Sentada, observaba y escuchaba atentamente a los magistrados. Aunque me mareaba con algunos tecnicismos, fue muy conmovedor volver a escuchar mi historia.
Todo lo que pasé, en boca de otra persona. Escuchar esas palabras salir de la boca de otras personas provocó una erupción de emoción en mi corazón. Fue como revivir esa madrugada fatídica. En un momento, pronuncian la frase “Se ponga en libertad a Alina de manera inmediata”. Estallé en un llanto de alegría y me abracé fuertemente con mi mamá. No recuerdo un sentimiento tan fuerte como aquel.
A diferencia de otros casos, yo no pude volver a mi casa. Recibí y recibo amenazas de muerte constantes. Me trasladaron, entonces, a diferentes albergues. La sensación de libertad se atenuó y sufrí una crisis por sentirme todavía atrapada y controlada.
Me costó, además, habituarme a la ausencia de quienes se habían vuelto mi familia. Sentí como si me arrancaran de repente de mi zona habitual. También me entristecía el hecho de dejar a mis compañeras de celda. Se convirtieron en mi familia. También extrañaba la presencia reconfortante de mi madre. A pesar de todos estos desafíos, ocurrió algo increíble. Una diputada se puso en contacto conmigo . Me pidió autorización para que una ley llevara mi nombre. Fue reconfortante saber que la lucha que emprendió mi madre para verme libre a mí podría ayudar a más personas.
Es una gran responsabilidad enorme. Luchaba por las mujeres de México. El simple hecho de que ninguna mujer va a volver a pasar por lo que yo viví es muchísimo y me da una gran alegría.

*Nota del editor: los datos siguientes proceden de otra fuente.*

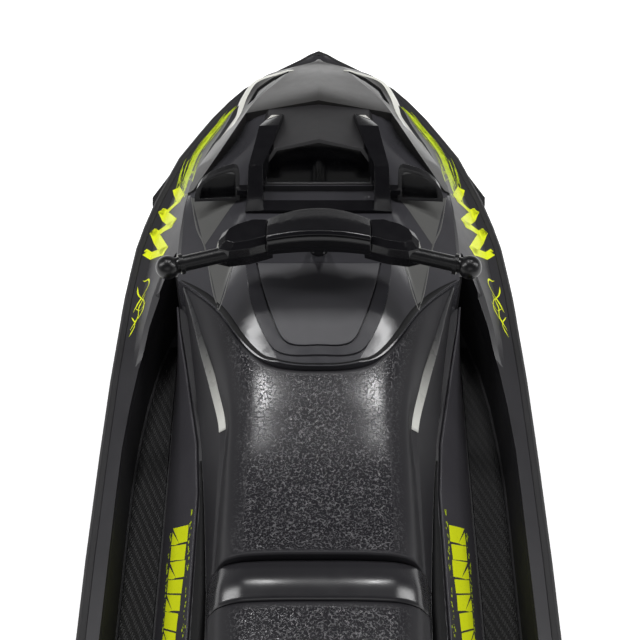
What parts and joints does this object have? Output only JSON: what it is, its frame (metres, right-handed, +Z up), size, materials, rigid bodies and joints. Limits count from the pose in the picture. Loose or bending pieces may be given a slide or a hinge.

Hoy pude volver a trabajar, estoy nuevamente en pareja, y quiero reconstruir mi vida. Camino por las calles y siento que sobre mis hombros ya no pesan la culpa ni el dolor. Con orgullo, mantengo la cabeza bien alta. Siento orgullo porque mi camino y mi lucha permitieron que otras mujeres no tengan que pasar por lo que pasé.